Trading desks play a crucial role in providing liquidity to financial markets by facilitating buying and selling activities. They ensure that there are willing buyers and sellers for various financial instruments, which helps maintain orderly and efficient markets.

2. Price Discovery:

Trading desks contribute to price discovery by continuously monitoring market conditions, analyzing supply and demand dynamics, and executing trades at prevailing market prices. Price discovery is essential for fair valuation of assets and efficient allocation of capital.

3. Risk Management:

Trading desks help financial institutions manage their market risk by hedging existing positions, diversifying portfolios, and implementing risk management strategies. They use derivatives and other hedging instruments to mitigate exposure to adverse market movements.

4. Profit Generation:

Trading desks generate profits for financial institutions through effective trading strategies, market timing, and risk-taking activities. Skilled traders capitalize on market inefficiencies, arbitrage opportunities, and price discrepancies to generate alpha and outperform benchmark indices.

5. Client Services:

Trading desks provide personalized services to institutional and retail clients by executing trades on their behalf, offering market insights, and providing investment advice. They help clients achieve their investment objectives while ensuring efficient trade execution and best execution practices.

6. Innovation and Research:

Trading desks drive innovation in financial markets by developing new trading strategies, algorithms, and trading technologies. They conduct research and analysis to identify emerging trends, market opportunities, and trading patterns, which enhances the competitiveness of financial institutions.

7. Regulatory Compliance:

Trading desks adhere to regulatory requirements and compliance standards to ensure transparency, fairness, and integrity in financial markets. They implement risk controls, surveillance systems, and compliance protocols to prevent market abuse, insider trading, and other regulatory violations.

Conclusion

In conclusion, trading desks are vital components of the global financial system, facilitating the efficient functioning of financial markets, providing liquidity, managing risks, and generating profits for financial institutions.
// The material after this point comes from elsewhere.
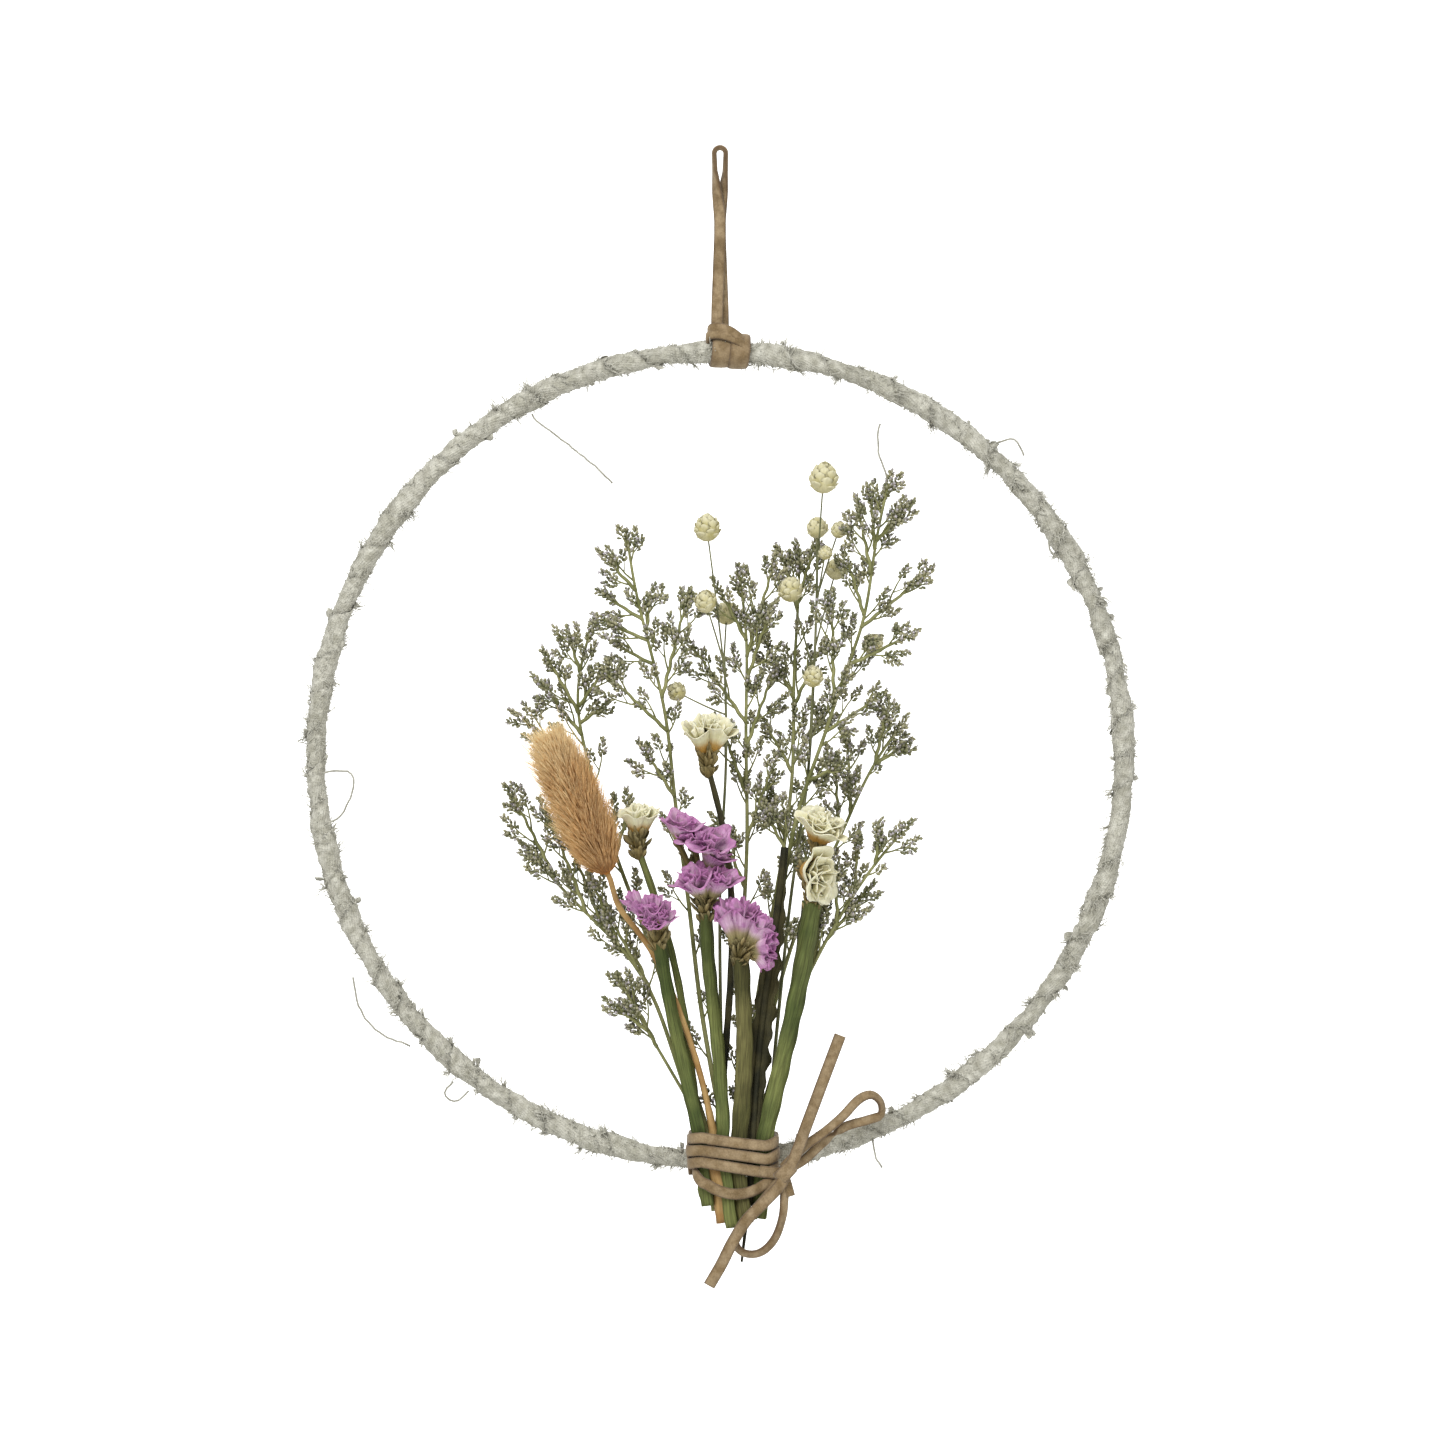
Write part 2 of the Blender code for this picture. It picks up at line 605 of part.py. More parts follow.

With advancements in technology and increasing market complexity, trading desks continue to evolve and play a central role in the dynamic world of finance.

 

FAQ’s:

Q: What is a trading desk?

A: A trading desk is a specialized workspace within a financial institution, such as a bank or brokerage firm, where traders execute transactions in various financial markets, including stocks, bonds, currencies, commodities, and derivatives.

 

Q: What does a trading desk do?

A: Trading desks facilitate the buying and selling of financial instruments on behalf of clients or the institution itself. They analyze market data, execute trades, manage risk, and ensure compliance with regulations.

 

Q: What types of trading desks are there?

A: Trading desks can be categorized based on the financial products they trade, such as equity trading desks, fixed-income trading desks, foreign exchange (forex) trading desks, commodity trading desks, and derivatives trading desks.

 

Q: Who works at a trading desk?

A: A trading desk typically consists of various professionals, including traders who execute trades, analysts who provide market insights and research, risk managers who monitor and manage the risk exposure of trades, and compliance officers who ensure adherence to regulatory requirements.

 

Q: What skills are required to work at a trading desk?

A: Skills needed for trading desk roles include strong analytical abilities, market knowledge, decision-making skills, proficiency in financial modeling and analysis, risk management expertise, and the ability to perform well under pressure.

 

Q: How do trading desks make money?

A: Trading desks generate revenue through various means, including earning the spread between buying and selling prices, charging commissions or fees on executed trades, engaging in proprietary trading for the institution’s own account, and providing trading services to clients for a fee.

 

Q:What technology is used on a trading desk?

A: Trading desks rely on sophisticated technology, including trading platforms, algorithmic trading systems, market data feeds, risk management software, and communication tools for real-time collaboration and decision-making.

 

Q: What are the risks associated with trading desks?

A: Risks faced by trading desks include market risk (fluctuations in asset prices), credit risk (counterparty default), liquidity risk (inability to execute trades at desired prices), operational risk (technological failures, errors, or fraud), and regulatory risk (violations of laws or regulations).

 

Q: How are trading desks regulated?

A: Trading desks are subject to regulatory oversight by government agencies such as financial regulators and central banks. Regulations aim to ensure market integrity, transparency, investor protection, and stability in the financial system.

 

Q: Can individuals access trading desks?

A: In most cases, trading desks are accessed by institutional clients, such as hedge funds, asset managers, corporations, and other financial institutions. However, some brokerage firms offer retail trading platforms that provide individuals with access to similar functionalities, albeit on a smaller scale.

 

Remember, specific details about trading desks can vary depending on the institution and the market in which they operate.